Two-dimensional probabilistic maturation reaction norms (PMRNs) define the probabil- ity that individuals mature as a function of age and size. PMRNs have recently been used to derive empirical support for the hypothesis that high fishing mortality has induced genetic change towards earlier maturation in exploited populations. However, the 2-dimensional PMRN method does not, strictly speaking, disentangle phenotypic plasticity from genetic change in maturation. Instead, it dis- entangles the contribution of variation in growth and mortality from other sources of variation con- tributing to changes in maturation. After removing the contribution of variation in growth and mortality, any remaining change is not necessarily purely genetic.
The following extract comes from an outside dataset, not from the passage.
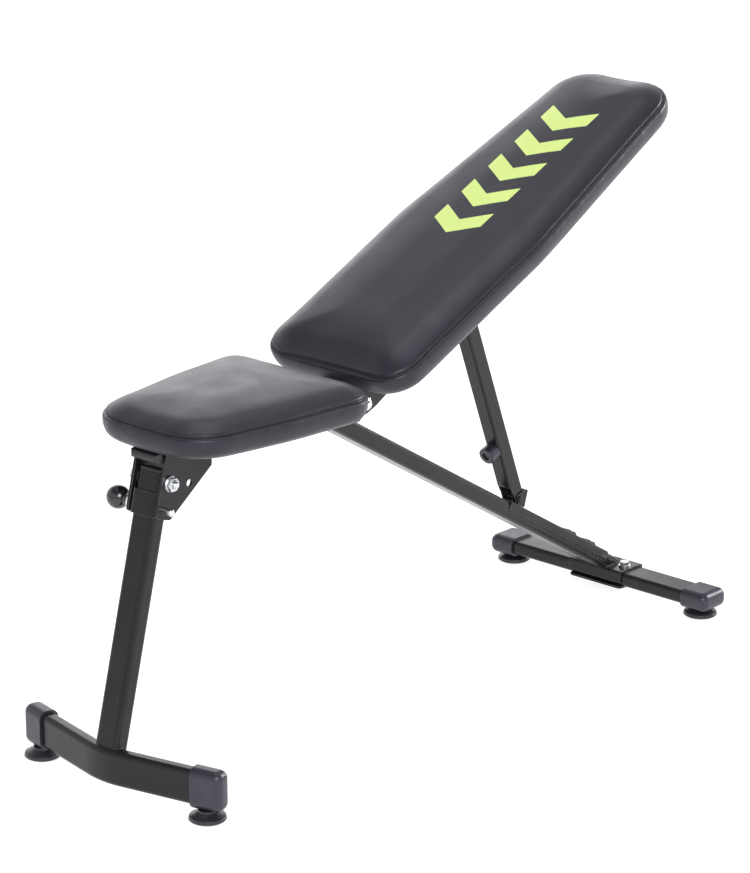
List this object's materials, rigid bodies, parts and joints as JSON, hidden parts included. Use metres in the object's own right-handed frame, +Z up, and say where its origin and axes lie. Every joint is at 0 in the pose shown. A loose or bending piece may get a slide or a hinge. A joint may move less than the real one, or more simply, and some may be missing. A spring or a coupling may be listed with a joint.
{
  "type": "weight bench",
  "caption": "Adjustable weight bench: fixed tapered seat, tilting backrest on a strut and stepped beam, folding front leg with a ball-knob pin, flared rubber feet.",
  "frame": {"origin": "middle of the bounding box at floor level, on the plane that splits the bench left and right", "axes": "+X towards the head end of the backrest, +Y towards the side with the locking pin's knob, +Z up"},
  "size_m": [1.0883, 0.4136, 0.7852],
  "materials": {
    "vinyl": "soft satin vinyl, fine grain",
    "board": "dark stained plywood",
    "frame_paint": "satin black powder coat",
    "zinc": "bright zinc plate",
    "rubber": "matt dark grey",
    "black_plastic": "satin",
    "knob": "gloss black"
  },
  "bodies": {
    "frame": {"seat_rail": "frame_paint", "seat_rail_cap": "black_plastic", "main_beam": "frame_paint", "leg_bracket_plates": "frame_paint", "hinge_ears": "frame_paint", "ladder_plate": "frame_paint", "ladder_saddles": "frame_paint", "rear_foot_bar": "frame_paint", "rear_saddle_plate": "frame_paint", "rear_clamp_plate": "frame_paint", "saddle_bolts": "zinc", "saddle_nuts": "zinc", "saddle_washers": "zinc", "rear_foot_caps": "rubber", "rear_glides": "rubber", "rear_glide_studs": "zinc", "seat_board": "board", "seat_pad": "vinyl", "seat_screws": "zinc", "leg_pivot_bolt": "zinc", "leg_pivot_nut": "zinc", "leg_pivot_washers": "zinc", "back_hinge_bolt": "zinc", "back_hinge_nut": "zinc", "back_hinge_washers": "zinc"},
    "front_leg": {"leg_tube": "frame_paint", "leg_plug": "black_plastic", "leg_bushes": "black_plastic", "leg_collar": "frame_paint", "front_foot_bar": "frame_paint", "front_foot_caps": "rubber", "front_glides": "rubber", "front_glide_studs": "zinc"},
    "lock_pin": {"lock_pin": "zinc", "ball_knob": "knob"},
    "backrest": {"back_pad": "vinyl", "back_board": "board", "back_rails": "frame_paint", "back_rail_plugs": "black_plastic", "back_cross_tube": "frame_paint", "back_screws": "zinc", "back_hinge_plates": "frame_paint", "strut_spacers": "frame_paint", "strut_pivot_bolt": "zinc", "strut_pivot_nut": "zinc", "strut_pivot_washers": "zinc"},
    "strut": {"strut_tube": "frame_paint", "strut_bushes": "black_plastic", "foot_pin": "frame_paint", "foot_catch": "frame_paint", "bumper": "rubber", "bumper_screw": "frame_paint"}
  },
  "joints": [
    {"name": "leg_fold", "type": "hinge", "parent": "frame", "child": "front_leg", "pos_m": [-0.43584, 0, 0.4065], "axis": [0, -1, 0], "range_deg": [0, 92]},
    {"name": "lock_pin_pull", "type": "slide", "parent": "frame", "child": "lock_pin", "axis": [0, 1, 0], "range_m": [0, 0.085]},
    {"name": "backrest_tilt", "type": "hinge", "parent": "frame", "child": "backrest", "pos_m": [-0.07334, 0, 0.431], "axis": [0, 1, 0], "range_deg": [0, 32.5]},
    {"name": "strut_swing", "type": "hinge", "parent": "backrest", "child": "strut", "pos_m": [0.15064, 0, 0.55111], "axis": [0, -1, 0], "range_deg": [0, 51]}
  ],
  "couplings": [
    {"joint": "strut_swing", "follows": "backrest_tilt", "ratio": 1.56}
  ]
}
Environmental factors may exist that directly affect the propensity to mature at a certain size and age. An observed trend in the size- age PMRN may therefore be partly or fully explained by a co-incidental trend in an (environmental) factor. As pointed out by Grift et al. (2007; Mar Ecol Prog Ser 334:213-224), such co-dependence is captured conceptually by multi-dimensional PMRNs, as opposed to 2-dimensional (size-age) PMRNs, where the higher dimensions represent the relevant variables. Dimensions that may partly or fully explain the observed trends in size-age PMRNs, other than evolution, include temperature, polluting endocrine-disrupting chemicals, the social structure of the population, and body condition; changes in the last two may be fisheries-induced. To illustrate these views, I re-analysed data on North Sea plaice, and demonstrated that temperature explains part of the shift in the size-age PMRN but that a residual shift remains. The latter finding supports the hypothesis of genetic change.